Meredith Emerson, missing 24-year-old hiker, has been found dead in Vogel State Park, north of Atlanta.  A local man is being held and charged with her death, as he was the last one seen with her.

I looked at the website set up by her family.  Her picture, her smiling face and eyes, and I thought about my children.  I thought about her father.  I thought about all the lives full of hope that are stamped out by evil men and women.  I could weep, just thinking of her father whose pleas for help were posted on the web.

What do we do to keep our children safe?  We can certainly jail killers; of course that’s ex post facto.  They go to jail after someone dies and others mourn.  How do we teach them?

I know that I teach my children, from a very early age, to be suspicious of strangers.  Not unkind, but not instantly trusting.  Elysa, age six, has said to me of people at gas stations, ‘Papa, he looked at me like he wanted to take me away.’  I encourage that sort of healthy fear.  I saw the man; I think she was right.

I also teach them, from very early on, a few things to do to protect themselves.  We add a few techniques every year.  In the old world, in the days of knights, or in the days of the Samurai, young people learned combat from a very early age.  Not because they were being taught cruelty and anger (though some probably were).  But because they were raised in a deadly, dangerous world.  The daughters of Samurai learned the Naginata, a long halberd type weapon that they wielded with deadly skill to protect themselves and their families while their men were away.

I teach my children those things I know for the same reasons.  It’s a scary world. I’ll also, as time and maturity permit, teach them not to go into the wilderness unarmed.  A stick, a knife, or if legal, a firearm should accompany everyone into an isolated wilderness area.  A dog is a great help too, though not a guarantee of safety.  Meredith’s dog was with her, and was found alive much later.
Meredith had a blue belt in Karate.  Unfortunately, my years of martial arts experience have taught me that a blue belt, or even a black belt, doesn’t guarantee combat success or skill.  It’s just an introduction.  It’s really a way of saying, ‘good, now it’s time to train.’

Moreover, I’ve also learned something else.  Few martial artists know how to fight to save their lives.  Spinning wheel kicks are beautiful, but only useful to a very few individuals.  Most fights end up close, and then finish on the ground.  Any ER doc like myself will tell you that people get pushed down and then beaten.  Many martial arts, now made into sports to be more palatable to children and women, don’t teach the harsh realism that street self-defense requires.

But worst of all, we don’t teach adequate fear.  A young woman, of slight frame, should fear being alone in the forest.  I’m sorry.  It may sound sexist, but the news will bear me out.  Young, healthy men are seldom the victims of random attacks.  Young women are victims because they post little threat of dangerous retaliation.

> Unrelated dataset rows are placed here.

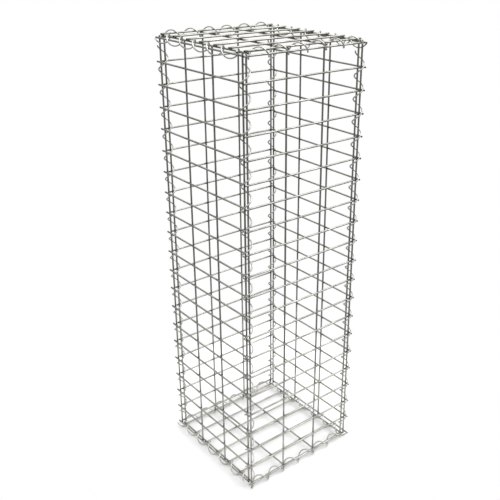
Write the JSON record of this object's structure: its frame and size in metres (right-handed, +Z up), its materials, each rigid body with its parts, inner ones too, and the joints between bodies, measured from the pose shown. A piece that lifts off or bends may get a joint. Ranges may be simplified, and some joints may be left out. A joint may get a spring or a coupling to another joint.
{
  "type": "gabion basket",
  "caption": "Empty free-standing gabion basket: a tall square column of welded steel mesh panels with lid and base, laced along every edge by wire spirals.",
  "frame": {"origin": "middle of the footprint, on the floor that the bottom spirals stand on", "axes": "+Z up, +X to the right and -Y out of the front panel"},
  "size_m": [0.3286, 0.3286, 1.0316],
  "materials": {
    "mesh_wire": "zinc-coated drawn wire, dull grey with fine spangle",
    "spiral_wire": "zinc-coated spring wire, a little brighter than the mesh"
  },
  "bodies": {
    "root": {"front_panel": "mesh_wire", "right_panel": "mesh_wire", "back_panel": "mesh_wire", "left_panel": "mesh_wire", "lid": "mesh_wire", "base": "mesh_wire", "front_left_corner_spiral": "spiral_wire", "front_right_corner_spiral": "spiral_wire", "back_right_corner_spiral": "spiral_wire", "back_left_corner_spiral": "spiral_wire", "front_top_spiral": "spiral_wire", "right_top_spiral": "spiral_wire", "back_top_spiral": "spiral_wire", "left_top_spiral": "spiral_wire", "front_bottom_spiral": "spiral_wire", "right_bottom_spiral": "spiral_wire", "back_bottom_spiral": "spiral_wire", "left_bottom_spiral": "spiral_wire"}
  },
  "joints": []
}
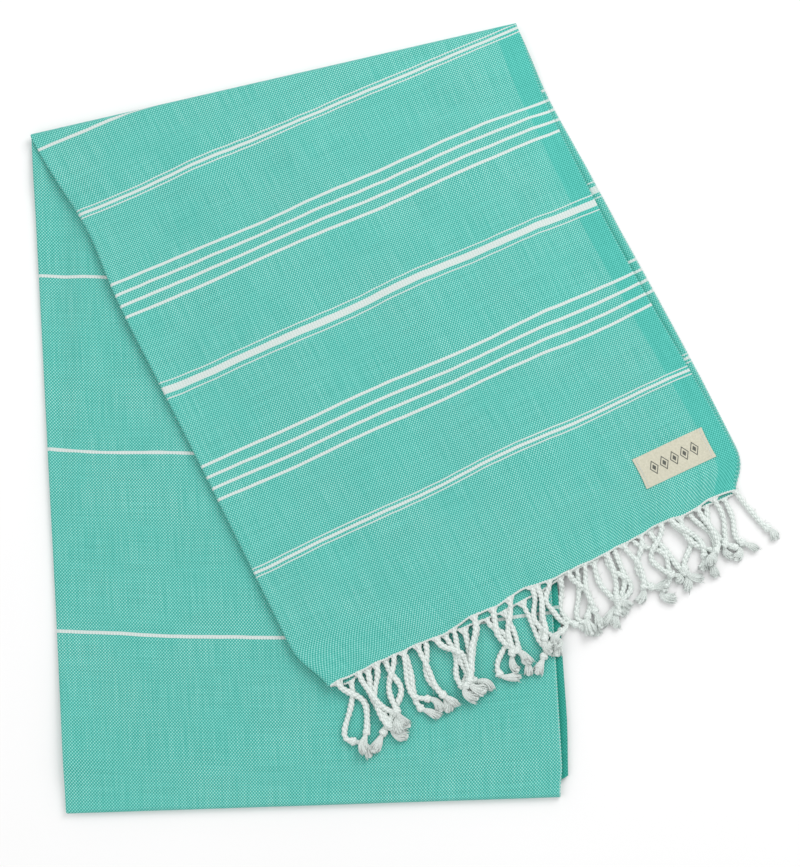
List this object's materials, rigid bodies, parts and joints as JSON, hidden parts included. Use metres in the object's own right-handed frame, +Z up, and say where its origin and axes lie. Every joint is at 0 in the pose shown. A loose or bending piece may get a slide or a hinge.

We mustn’t be paralyzed by fear, but must use it.  We must realize that sociopaths and murderers, rapists and serial killers stalk this world like the nightmare monsters our ancestors believed lay beyond the safety of the walls, the warmth of the fire.

We have to learn that calling 911 on a cell phone is not going to save us in the few seconds it takes to die.  And we have to accept that sometimes, staying alive means distrust and violent response.  And if we have qualms about the second, let’s remember that if we, if our loved ones, stop a killer then perhaps another life has been saved that would have been taken later.

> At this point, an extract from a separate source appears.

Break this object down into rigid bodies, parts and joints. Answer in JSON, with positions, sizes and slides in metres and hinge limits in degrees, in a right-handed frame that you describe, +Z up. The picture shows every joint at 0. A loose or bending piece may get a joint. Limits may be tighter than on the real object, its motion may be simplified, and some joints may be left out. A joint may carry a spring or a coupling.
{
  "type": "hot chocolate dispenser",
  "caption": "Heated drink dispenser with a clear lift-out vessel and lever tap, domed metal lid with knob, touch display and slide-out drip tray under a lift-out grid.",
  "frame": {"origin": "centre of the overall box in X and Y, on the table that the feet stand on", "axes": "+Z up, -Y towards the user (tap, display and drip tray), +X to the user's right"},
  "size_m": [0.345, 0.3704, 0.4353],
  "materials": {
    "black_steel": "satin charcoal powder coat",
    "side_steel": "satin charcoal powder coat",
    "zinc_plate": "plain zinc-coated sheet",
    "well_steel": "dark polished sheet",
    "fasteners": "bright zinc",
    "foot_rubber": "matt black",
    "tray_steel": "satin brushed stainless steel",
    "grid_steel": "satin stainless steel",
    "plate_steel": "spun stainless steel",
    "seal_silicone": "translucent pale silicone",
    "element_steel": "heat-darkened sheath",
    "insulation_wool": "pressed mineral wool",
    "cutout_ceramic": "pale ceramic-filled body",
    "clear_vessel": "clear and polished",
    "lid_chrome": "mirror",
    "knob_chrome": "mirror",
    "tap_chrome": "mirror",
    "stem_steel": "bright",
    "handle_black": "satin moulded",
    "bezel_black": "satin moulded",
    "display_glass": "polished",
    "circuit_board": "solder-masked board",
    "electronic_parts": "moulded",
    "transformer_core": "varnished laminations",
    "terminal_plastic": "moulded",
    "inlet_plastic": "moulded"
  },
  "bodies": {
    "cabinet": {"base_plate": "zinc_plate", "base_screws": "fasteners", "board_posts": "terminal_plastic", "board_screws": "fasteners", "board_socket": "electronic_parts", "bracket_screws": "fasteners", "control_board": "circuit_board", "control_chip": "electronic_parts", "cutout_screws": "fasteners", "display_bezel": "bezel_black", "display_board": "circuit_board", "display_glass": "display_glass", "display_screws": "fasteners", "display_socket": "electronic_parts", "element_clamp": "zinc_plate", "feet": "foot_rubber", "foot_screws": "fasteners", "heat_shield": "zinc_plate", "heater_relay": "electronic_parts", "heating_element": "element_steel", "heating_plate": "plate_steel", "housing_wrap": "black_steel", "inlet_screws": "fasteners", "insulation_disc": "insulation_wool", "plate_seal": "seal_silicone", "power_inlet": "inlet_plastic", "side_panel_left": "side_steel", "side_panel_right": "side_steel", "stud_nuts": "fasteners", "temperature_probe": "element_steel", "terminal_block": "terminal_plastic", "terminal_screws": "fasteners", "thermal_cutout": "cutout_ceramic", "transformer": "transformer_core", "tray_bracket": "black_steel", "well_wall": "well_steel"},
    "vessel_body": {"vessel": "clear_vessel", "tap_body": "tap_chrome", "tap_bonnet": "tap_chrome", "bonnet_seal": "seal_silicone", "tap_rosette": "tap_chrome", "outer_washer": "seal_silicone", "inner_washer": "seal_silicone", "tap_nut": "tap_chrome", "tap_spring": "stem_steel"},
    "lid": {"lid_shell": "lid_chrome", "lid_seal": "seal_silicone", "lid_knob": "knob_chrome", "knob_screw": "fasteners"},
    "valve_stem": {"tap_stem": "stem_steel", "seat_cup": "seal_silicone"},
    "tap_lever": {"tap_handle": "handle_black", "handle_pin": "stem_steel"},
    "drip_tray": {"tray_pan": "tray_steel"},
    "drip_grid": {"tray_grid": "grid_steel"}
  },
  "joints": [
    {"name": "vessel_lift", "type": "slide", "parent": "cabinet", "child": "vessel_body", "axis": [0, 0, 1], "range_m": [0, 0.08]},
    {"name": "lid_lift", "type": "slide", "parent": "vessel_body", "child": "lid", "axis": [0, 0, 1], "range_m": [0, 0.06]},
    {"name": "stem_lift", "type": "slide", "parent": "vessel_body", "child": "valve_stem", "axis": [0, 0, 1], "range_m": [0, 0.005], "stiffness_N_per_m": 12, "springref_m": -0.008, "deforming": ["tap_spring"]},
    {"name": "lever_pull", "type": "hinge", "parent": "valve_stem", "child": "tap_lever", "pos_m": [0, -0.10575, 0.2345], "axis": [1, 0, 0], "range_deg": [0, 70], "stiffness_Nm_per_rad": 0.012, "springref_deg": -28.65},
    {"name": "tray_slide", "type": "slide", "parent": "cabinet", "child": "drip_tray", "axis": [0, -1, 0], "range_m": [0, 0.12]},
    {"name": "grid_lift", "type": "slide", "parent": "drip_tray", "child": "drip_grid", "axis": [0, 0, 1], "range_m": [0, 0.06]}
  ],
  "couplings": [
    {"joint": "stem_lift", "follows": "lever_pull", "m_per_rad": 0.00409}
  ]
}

Finally, I’ll say this.  I pray for my kids every day.  I pray for their friends, girlfriends, boyfriends, future spouses, future employers, future employees, teachers, commanders, subordinates, pastors, and sometimes I even pray for their enemies.

I don’t know if God will shield them.  I don’t know his mind or will.  All I can do is ask.  And ask that if anyone wants to hurt them, he’ll be blind to them, afraid of them, twist his ankle trying to hurt them, fall in a hole, or at the worst, be stopped dead by them.

It’s a dangerous world.  We can’t forget that.  Ever.


PS  If you pray, please pray for Meredith Emerson’s family, and for justice to be done.